11. Quarterly NOI. Calculate. Compare to projection and prior period.

12. NOI by property. Which properties are exceeding budget? Which are below? Drill into anomalies.

13. Debt service coverage. Calculate DSCR for each property. Trend versus prior quarter.

14. Cash flow distributions. What did you take out as owner distributions? What stayed in for reserves?

15. Reserve levels. How much cash is reserved per property? Target: 3 to 6 months operating expenses plus 1 to 2 percent of property value for capex.

Section 4: Debt And Liquidity (5 items)

16. Loan maturity calendar. Which loans (bank or seller-financed) have balloons in the next 24 months? Refi planning should start 18 months before maturity.

17. Rate environment. Where are rates now versus your acquisition assumptions? Any refi opportunities to capture?

18. Available credit lines. Personal LOCs, business LOCs, HELOC capacity. Total liquidity available beyond cash on hand.

19. Deal pipeline. What acquisitions are you evaluating? Where is cash for downpayments coming from?

20. Cash on hand. Total liquid cash across all accounts. Should comfortably cover 3 months of all property operating expenses.

Section 5: Operations And Risk (5 items)

21. Tenant issues. Open work orders aging over 14 days. Tenant complaints pattern (one tenant or many?).

22. Legal matters. Any active landlord-tenant cases, code citations, or insurance claims?

23. Insurance review. Are all properties properly insured? Any updates needed for capital improvements or rental changes?

24. Compliance. Annual report filings, state LLC filings, business licenses, lead paint disclosures, rental registrations all current?

25. Risk concentration. Any single tenant, vendor, market, or asset accounting for more than 25 percent of revenue or value?

The Review Format

Spend 90 minutes. Pull your operating reports and walk the checklist. Flag items that need action. Each flagged item gets an owner (you or someone on your team) and a deadline.

Save the completed checklist. The accumulated history becomes its own data source. You can look back six quarters and see whether issues are getting better or worse.

What Looking At The Data Reveals

The quarterly cadence catches what monthly review misses:

  • A property whose operating expense ratio creeps from 38 percent to 45 percent over 4 quarters has a problem you need to investigate.

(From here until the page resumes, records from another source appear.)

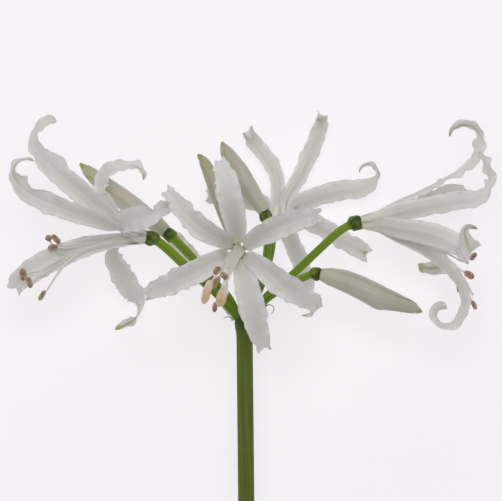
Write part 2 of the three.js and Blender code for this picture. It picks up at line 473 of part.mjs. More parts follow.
// The middle surface of a blade, as rows of points across it.
function bladeSurface(points, widths, facing, firstNormal, phase) {
  const stations = shares(BLADE_STATIONS, BLADE_CROWDING);
  const { line, pointShares } = smoothLine(points, stations);
  const { tangents, normals } = carriedFrames(line, firstNormal);
  const { positions, turns } = faceTurns(points, pointShares, facing, firstNormal);
  return line.map((centre, i) => {
    const s = stations[i];
    const turn = reading(s, positions, turns);
    const across = tangents[i].clone().cross(normals[i]);
    const normal = normals[i].clone()
      .multiplyScalar(Math.cos(turn))
      .addScaledVector(across, Math.sin(turn));
    const side = tangents[i].clone().cross(normal);
    const half = reading(s, pointShares, widths) / 2;
    const cup = CUP * half * (1 - CUP_LOST * ease(s, 0.3, 0.75));
    return BLADE_ACROSS.map((v) => {
      const edge = Math.abs(v) ** RIPPLE_TO_EDGE * ease(s, 0.25, 0.5) * (1 - ease(s, 0.9, 1));
      const wave = Math.sin(2 * Math.PI * RIPPLE_WAVES * s + phase + (v > 0 ? MARGIN_OFFSET : 0));
      return centre.clone()
        .addScaledVector(side, half * v)
        .addScaledVector(normal, cup * v * v + RIPPLE * edge * wave);
    });
  });
}

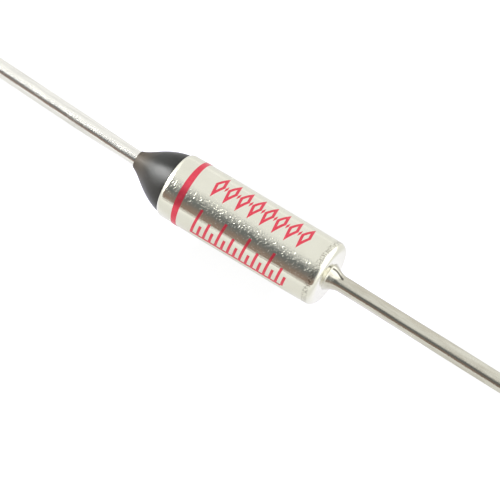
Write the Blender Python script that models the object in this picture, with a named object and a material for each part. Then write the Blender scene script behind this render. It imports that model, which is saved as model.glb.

Monthly variation hides the trend.
  • A tenant who has been late three quarters in a row is your highest non-renewal risk.
  • A vendor whose work order completion time has slowed from 3 days to 9 days needs a conversation.
  • A market where rent growth has slowed from 4 percent to 1 percent year-over-year is signaling a shift.

Annual Review Adds More

Beyond the quarterly checklist, do a year-end review that adds:

  • Full P-and-L for each property
  • Tax return reconciliation
  • Insurance shop (get 3 competing quotes)
  • LLC and entity housekeeping
  • Year-over-year trend on every line item
  • Long-term strategic review (which properties to keep, sell, refi, or repurpose)

The year-end review takes a half-day. The quarterly check-in is 90 minutes. The combined cadence keeps the portfolio healthy without consuming your life.

What Most Operators Skip

The most commonly skipped items in portfolio reviews:

Reserve adequacy. It is easy to take distributions and not realize reserves are dropping. Set a floor and refuse distributions below it.

Loan maturity calendar. Operators panic when a balloon is 90 days out. The disciplined review catches it 18 months out when there is time to plan.

Insurance shopping. Sticking with the same broker for 5 years means leaving money on the table. Shop every 2 years.

Concentration risk. When one property represents 60 percent of your portfolio, a problem there is a portfolio-level problem.

The Compounding Effect

Operators who do quarterly reviews catch issues 6 to 12 months before operators who do not. That early catch translates to:

  • Lower vacancy losses (issues addressed before tenants leave)
  • Lower maintenance costs (problems caught at the small-cost stage)
  • Better refi outcomes (lender relationships built before you need them)
  • Better acquisition timing (capital ready when opportunities appear)

It is not glamorous work. It is the work that compounds.